Volt to Run for EU Parliament in Record Eight European Countries

  • Pan-European party to compete in Belgium, Bulgaria, Germany, Luxembourg, the Netherlands, Spain, Sweden, and the UK
  • No other party has ever managed to campaign in so many nations with one and the same programme

Luxembourg – Volt, the pan-European political party, will compete for seats in the European Parliament in eight different countries. By being the first party to campaign on the same programme across that many nations, the two-year-old party aims to pave the way for a truly European political space.

Volt has been admitted to the ballot in Belgium, Bulgaria, Germany, Luxembourg, the Netherlands, Spain, Sweden, and the United Kingdom. The party will field more than 150 candidates, with the youngest being 17-year-old Bibi Wielinga from Amsterdam and the oldest being Krasimira Gerginova, a 72-year-old from Sofia.

“A truly democratic Europe requires true European political parties,” said Andrea Venzon, the founder and president of Volt. “Our campaign shows that this is no longer just a dream.”

Volt is fielding candidates in separate countries in Europe since transnational lists are not allowed under European electoral law. For the first time in history, parties from eight EU member states will campaign on one programme, the Amsterdam Declaration.

Among other objectives, Volt seeks to make sure large companies contribute to public welfare by setting a corporate tax of 15 percent across the EU. It seeks to combat unemployment through green investments in disadvantaged regions and through a European job agency.
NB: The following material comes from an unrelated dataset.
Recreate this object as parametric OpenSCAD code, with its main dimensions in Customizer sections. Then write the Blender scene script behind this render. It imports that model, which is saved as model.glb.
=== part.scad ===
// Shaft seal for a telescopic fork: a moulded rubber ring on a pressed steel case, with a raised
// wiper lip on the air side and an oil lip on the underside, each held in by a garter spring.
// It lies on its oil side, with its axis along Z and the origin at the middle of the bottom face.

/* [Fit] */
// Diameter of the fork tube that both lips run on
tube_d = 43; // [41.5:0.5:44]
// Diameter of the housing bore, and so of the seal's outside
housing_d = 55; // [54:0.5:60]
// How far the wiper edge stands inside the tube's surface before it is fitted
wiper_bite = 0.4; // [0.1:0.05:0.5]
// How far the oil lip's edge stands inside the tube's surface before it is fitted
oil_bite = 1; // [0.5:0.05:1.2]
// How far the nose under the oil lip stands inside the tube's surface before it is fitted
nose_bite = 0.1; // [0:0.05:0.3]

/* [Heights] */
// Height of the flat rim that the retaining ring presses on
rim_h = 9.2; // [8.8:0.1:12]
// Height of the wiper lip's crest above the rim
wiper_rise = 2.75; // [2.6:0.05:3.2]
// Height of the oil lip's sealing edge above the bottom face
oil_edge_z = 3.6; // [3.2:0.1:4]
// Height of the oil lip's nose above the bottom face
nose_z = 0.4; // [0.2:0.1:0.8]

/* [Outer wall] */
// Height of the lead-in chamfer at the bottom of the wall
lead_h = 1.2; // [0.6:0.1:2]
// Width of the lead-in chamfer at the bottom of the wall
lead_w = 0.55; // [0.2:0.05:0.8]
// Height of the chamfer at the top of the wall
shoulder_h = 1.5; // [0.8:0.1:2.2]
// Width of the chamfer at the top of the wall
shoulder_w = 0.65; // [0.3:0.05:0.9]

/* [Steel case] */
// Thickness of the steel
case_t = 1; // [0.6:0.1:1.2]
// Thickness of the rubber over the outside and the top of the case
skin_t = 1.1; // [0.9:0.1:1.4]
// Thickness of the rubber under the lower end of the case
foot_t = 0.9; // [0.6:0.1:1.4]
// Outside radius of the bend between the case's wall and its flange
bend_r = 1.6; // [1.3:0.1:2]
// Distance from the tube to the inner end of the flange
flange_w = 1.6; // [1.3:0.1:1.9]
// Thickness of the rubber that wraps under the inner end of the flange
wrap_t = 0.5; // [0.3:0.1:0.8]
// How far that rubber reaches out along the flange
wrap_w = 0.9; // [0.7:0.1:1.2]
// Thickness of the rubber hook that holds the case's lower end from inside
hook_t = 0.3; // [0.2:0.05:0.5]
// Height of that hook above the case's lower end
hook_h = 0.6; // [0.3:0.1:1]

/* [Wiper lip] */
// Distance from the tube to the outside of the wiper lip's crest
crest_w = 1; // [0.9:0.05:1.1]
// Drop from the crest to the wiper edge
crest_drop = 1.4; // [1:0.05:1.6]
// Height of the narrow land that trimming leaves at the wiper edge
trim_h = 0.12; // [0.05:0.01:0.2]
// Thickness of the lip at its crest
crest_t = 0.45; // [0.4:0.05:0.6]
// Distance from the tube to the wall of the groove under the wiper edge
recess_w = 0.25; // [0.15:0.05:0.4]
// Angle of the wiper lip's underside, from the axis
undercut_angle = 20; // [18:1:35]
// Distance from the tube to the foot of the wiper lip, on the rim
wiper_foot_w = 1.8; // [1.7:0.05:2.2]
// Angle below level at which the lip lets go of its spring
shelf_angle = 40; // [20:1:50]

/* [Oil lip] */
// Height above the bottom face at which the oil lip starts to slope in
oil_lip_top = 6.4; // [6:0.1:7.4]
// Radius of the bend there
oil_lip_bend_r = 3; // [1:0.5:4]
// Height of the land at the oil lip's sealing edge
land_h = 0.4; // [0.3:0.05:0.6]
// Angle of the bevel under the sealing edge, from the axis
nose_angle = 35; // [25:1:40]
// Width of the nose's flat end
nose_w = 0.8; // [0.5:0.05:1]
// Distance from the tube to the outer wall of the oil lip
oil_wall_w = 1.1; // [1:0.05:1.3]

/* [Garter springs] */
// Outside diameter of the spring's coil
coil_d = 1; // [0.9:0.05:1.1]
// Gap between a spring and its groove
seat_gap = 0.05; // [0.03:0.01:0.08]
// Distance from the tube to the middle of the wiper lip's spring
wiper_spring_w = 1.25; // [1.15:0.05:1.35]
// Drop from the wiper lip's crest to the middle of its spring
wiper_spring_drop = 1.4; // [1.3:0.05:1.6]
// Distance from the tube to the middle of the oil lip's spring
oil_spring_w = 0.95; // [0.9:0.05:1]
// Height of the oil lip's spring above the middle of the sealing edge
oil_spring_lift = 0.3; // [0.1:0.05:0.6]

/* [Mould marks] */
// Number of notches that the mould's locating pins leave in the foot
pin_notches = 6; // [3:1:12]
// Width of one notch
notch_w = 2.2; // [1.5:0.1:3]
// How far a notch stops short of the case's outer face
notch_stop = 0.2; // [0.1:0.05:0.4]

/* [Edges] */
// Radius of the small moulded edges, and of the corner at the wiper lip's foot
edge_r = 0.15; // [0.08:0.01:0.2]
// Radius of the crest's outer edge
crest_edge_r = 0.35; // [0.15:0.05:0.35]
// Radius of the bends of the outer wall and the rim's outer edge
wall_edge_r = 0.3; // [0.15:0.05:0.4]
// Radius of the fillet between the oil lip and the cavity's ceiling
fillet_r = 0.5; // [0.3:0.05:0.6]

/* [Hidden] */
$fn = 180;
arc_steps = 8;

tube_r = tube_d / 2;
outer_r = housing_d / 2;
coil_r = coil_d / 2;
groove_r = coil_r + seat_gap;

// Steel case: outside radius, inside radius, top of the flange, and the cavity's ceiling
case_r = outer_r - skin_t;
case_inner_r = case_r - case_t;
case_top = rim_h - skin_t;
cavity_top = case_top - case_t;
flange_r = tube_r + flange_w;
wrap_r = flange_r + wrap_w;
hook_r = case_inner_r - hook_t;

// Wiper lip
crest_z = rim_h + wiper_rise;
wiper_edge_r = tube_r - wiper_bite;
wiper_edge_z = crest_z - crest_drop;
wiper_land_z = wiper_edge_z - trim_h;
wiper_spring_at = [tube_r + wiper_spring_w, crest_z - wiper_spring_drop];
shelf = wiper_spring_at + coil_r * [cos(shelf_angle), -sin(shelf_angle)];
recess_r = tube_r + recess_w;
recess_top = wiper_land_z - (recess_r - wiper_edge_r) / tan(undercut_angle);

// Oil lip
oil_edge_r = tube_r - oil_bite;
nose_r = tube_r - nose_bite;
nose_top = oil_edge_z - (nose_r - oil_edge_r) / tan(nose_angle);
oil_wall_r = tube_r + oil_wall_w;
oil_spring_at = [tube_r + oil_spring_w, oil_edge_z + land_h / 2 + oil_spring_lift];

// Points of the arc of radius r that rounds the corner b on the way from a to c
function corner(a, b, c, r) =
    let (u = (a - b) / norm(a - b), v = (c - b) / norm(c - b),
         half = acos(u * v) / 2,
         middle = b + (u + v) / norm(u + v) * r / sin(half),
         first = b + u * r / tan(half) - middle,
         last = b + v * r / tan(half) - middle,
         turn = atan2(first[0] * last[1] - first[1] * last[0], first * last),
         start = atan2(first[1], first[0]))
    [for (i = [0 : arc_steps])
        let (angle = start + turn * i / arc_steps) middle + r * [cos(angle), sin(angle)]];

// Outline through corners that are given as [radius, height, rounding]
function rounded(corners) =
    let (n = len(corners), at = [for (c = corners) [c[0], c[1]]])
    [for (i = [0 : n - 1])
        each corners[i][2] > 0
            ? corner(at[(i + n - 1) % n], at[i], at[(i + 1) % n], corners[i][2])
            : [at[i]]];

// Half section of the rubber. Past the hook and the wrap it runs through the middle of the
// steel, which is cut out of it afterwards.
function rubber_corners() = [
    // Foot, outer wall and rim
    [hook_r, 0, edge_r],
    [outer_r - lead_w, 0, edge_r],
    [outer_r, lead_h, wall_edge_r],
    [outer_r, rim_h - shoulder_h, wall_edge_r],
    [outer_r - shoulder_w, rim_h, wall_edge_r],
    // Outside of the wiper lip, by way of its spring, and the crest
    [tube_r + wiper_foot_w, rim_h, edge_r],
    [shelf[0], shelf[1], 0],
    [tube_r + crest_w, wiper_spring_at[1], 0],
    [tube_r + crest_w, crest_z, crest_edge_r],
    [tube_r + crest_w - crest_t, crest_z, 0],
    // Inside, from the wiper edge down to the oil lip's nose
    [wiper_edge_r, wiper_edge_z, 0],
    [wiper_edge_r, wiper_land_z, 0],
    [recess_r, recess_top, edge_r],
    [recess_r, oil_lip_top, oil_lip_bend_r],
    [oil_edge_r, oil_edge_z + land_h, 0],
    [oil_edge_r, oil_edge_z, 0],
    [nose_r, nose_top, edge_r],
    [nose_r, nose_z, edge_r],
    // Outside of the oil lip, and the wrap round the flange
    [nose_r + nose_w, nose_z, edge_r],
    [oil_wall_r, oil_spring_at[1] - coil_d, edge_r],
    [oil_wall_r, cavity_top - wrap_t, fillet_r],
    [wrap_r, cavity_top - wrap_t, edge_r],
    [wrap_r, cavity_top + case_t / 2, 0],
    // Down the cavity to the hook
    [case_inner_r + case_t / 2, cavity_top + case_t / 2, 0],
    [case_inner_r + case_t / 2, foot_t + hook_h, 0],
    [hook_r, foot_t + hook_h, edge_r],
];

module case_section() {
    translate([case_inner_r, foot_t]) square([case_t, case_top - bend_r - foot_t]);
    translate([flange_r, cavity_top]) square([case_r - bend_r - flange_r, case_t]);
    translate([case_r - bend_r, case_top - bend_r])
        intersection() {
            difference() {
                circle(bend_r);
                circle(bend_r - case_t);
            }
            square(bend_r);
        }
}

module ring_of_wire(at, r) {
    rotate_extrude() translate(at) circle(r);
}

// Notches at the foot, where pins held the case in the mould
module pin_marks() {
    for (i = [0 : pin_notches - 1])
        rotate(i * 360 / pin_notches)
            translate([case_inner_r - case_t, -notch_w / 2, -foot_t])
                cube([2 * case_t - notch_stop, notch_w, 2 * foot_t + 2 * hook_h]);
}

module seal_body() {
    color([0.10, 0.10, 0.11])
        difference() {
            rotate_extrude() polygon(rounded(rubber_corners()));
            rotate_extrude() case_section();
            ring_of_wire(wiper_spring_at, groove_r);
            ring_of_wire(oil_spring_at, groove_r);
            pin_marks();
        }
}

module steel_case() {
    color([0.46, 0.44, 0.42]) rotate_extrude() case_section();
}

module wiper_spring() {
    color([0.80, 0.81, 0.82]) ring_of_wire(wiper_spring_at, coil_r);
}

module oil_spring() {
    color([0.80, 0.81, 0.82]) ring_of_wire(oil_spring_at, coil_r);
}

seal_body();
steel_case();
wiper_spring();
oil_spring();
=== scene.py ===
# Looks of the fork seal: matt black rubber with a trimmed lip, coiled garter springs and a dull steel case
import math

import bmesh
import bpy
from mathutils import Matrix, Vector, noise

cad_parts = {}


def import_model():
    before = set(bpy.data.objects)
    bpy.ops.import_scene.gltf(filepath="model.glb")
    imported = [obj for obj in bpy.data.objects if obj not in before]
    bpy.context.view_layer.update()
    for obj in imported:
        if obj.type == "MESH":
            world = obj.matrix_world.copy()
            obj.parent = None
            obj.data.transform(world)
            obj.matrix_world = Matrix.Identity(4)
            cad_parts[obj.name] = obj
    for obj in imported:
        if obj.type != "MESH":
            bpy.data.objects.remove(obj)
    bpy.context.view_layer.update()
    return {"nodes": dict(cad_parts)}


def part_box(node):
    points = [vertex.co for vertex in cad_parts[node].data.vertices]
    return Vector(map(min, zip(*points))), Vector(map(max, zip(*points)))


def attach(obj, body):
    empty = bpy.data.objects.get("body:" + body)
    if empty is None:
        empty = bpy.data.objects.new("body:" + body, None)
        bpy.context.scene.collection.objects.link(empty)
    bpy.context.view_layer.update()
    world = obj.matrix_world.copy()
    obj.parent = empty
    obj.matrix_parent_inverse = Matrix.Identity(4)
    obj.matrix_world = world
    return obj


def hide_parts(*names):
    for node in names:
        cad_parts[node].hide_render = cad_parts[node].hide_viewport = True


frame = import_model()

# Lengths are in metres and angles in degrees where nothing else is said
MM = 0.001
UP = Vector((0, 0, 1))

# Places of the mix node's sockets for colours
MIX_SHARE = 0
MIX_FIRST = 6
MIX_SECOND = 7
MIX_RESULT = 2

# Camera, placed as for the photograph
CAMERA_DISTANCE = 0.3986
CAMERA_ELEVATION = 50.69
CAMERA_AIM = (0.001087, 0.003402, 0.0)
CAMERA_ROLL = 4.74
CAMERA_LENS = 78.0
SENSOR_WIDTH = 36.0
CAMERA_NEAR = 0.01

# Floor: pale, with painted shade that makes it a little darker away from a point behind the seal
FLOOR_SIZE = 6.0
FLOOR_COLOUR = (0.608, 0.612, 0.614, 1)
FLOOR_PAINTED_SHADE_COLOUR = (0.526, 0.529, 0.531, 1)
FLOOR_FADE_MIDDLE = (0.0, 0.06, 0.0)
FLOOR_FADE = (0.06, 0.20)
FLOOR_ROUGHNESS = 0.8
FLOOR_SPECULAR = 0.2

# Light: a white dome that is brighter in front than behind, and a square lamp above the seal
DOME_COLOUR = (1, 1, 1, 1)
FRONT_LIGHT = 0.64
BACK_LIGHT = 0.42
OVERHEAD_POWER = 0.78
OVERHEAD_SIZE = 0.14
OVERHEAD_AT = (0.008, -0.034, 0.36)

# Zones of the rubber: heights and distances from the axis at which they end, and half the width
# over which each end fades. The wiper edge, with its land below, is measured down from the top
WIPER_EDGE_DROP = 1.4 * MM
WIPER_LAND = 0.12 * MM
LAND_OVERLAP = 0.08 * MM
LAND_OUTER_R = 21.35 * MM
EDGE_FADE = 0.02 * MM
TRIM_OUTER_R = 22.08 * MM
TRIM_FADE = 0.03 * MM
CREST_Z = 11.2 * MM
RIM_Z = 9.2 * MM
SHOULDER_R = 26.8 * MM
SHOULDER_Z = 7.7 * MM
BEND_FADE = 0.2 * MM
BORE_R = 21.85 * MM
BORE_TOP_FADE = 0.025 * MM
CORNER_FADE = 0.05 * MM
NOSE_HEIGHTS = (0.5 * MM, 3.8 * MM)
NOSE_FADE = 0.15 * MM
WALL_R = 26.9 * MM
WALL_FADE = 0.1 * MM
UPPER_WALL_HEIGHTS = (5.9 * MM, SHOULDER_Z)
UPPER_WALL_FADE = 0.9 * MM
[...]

It also wants to fight global warming by introducing a European carbon tax.

In order to satisfy electoral requirements in the various European countries, the party’s members and volunteers have collected tens of thousands of signatures, in most cases personally delivering them to the electoral authorities.
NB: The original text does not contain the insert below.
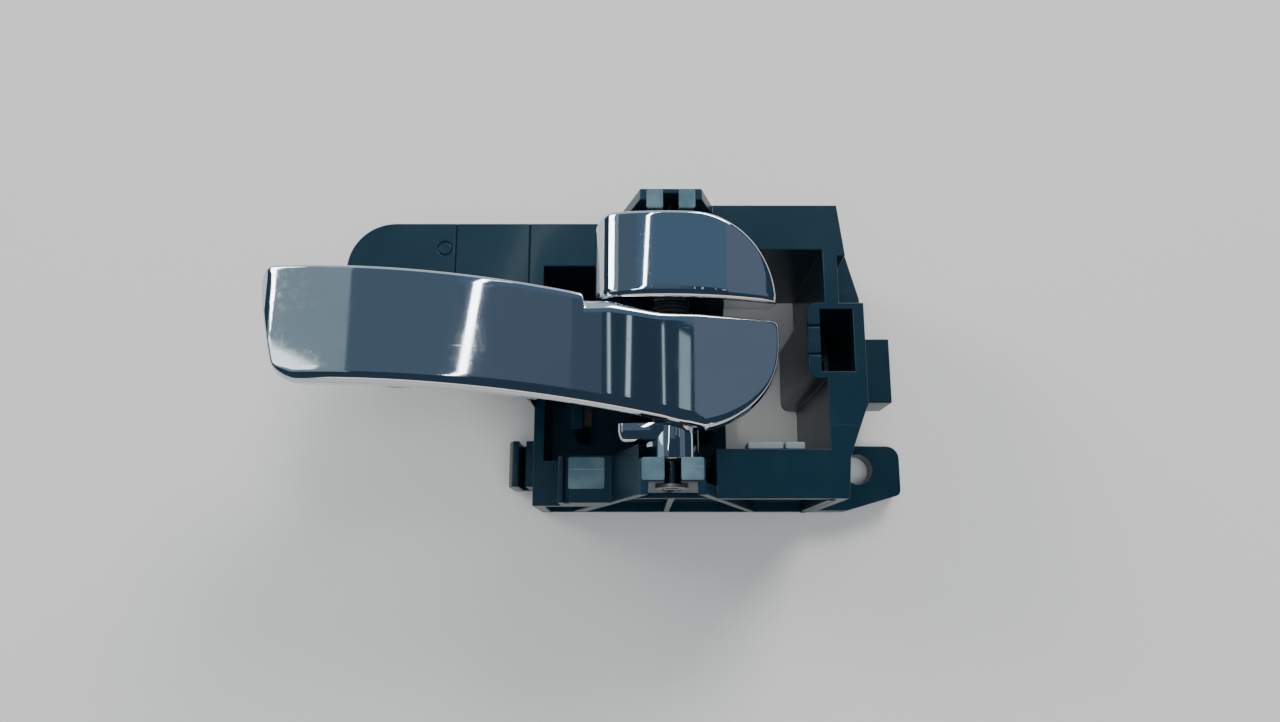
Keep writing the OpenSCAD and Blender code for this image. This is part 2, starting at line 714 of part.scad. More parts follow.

Other countries have set up rules which make it difficult for young movements to enter into competition with established parties. Italian electoral law required the collection of 150,000 signatures with minimum amounts required in the various regions, while the Danish one required 71,000 signatures, equivalent to more than 1 percent of the overall population. France required Volt, which is mainly financed by membership fees and crowdfunding, to print its own ballots at a cost of about 800,000 euros.

Even so, Volt’s candidate list includes people from additional countries who are able to contest the election in other member states.

Since being founded in March 2017, Volt has attracted more than 25,000 supporters across Europe. The party plans to compete in national, regional and municipal elections all over Europe following the European vote in May.